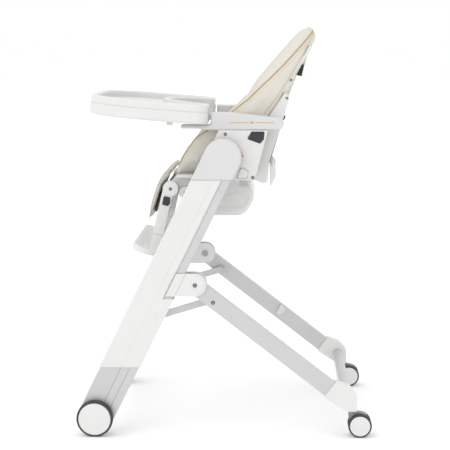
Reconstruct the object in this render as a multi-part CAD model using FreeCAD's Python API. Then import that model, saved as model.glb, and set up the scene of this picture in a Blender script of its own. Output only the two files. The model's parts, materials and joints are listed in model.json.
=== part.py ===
import FreeCAD, Part
import math
import os

# Baby high chair on two leaning front legs, with a folding rear frame, a seat that slides up and
# down the legs, a reclining back, a leg rest with a sliding footrest, and a removable tray.
# Millimetres. The chair faces -Y, +Z is up, X = 0 is its middle plane, the floor is Z = 0, and
# Y = 0 is halfway between the front edge of the front wheels and the rear edge of the casters.
# Pieces called "right" are at +X.

# ---------------------------------------------------------------- overall
BASE_HALF = 376.5
FRONT_WHEEL_RADIUS = 46.5
CASTER_WHEEL_RADIUS = 30.0
LEG_LEAN = 26.1
LEG_LENGTH = 742.0

# ---------------------------------------------------------------- front legs
LEG_INNER_X = 240.0
LEG_OUTER_X = 278.0
LEG_FRONT = -45.5
LEG_REAR = 44.0
LEG_WALL = 3.0
SEAT_CHANNEL = 20.0
SEAT_SLOT = 12.0
BRACKET_CHANNEL_FRONT = 24.0
BRACKET_SLOT_X = (254.0, 264.0)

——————

[Exercise aim] Everything in the listing above should be restated exactly.

[Exercise result]
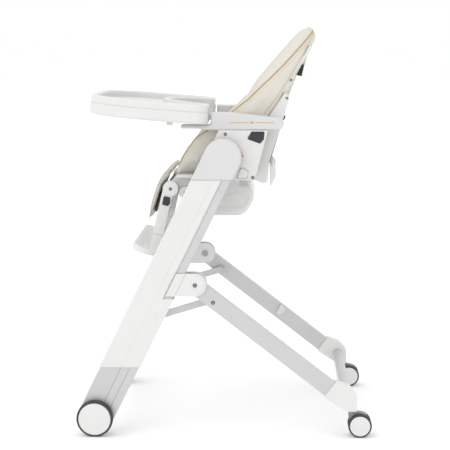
Reconstruct the object in this render as a multi-part CAD model using FreeCAD's Python API. Then import that model, saved as model.glb, and set up the scene of this picture in a Blender script of its own. Output only the two files. The model's parts, materials and joints are listed in model.json.
=== part.py ===
import FreeCAD, Part
import math
import os

# Baby high chair on two leaning front legs, with a folding rear frame, a seat that slides up and
# down the legs, a reclining back, a leg rest with a sliding footrest, and a removable tray.
# Millimetres. The chair faces -Y, +Z is up, X = 0 is its middle plane, the floor is Z = 0, and
# Y = 0 is halfway between the front edge of the front wheels and the rear edge of the casters.
# Pieces called "right" are at +X.

# ---------------------------------------------------------------- overall
BASE_HALF = 376.5
FRONT_WHEEL_RADIUS = 46.5
CASTER_WHEEL_RADIUS = 30.0
LEG_LEAN = 26.1
LEG_LENGTH = 742.0

# ---------------------------------------------------------------- front legs
LEG_INNER_X = 240.0
LEG_OUTER_X = 278.0
LEG_FRONT = -45.5
LEG_REAR = 44.0
LEG_WALL = 3.0
SEAT_CHANNEL = 20.0
SEAT_SLOT = 12.0
BRACKET_CHANNEL_FRONT = 24.0
BRACKET_SLOT_X = (254.0, 264.0)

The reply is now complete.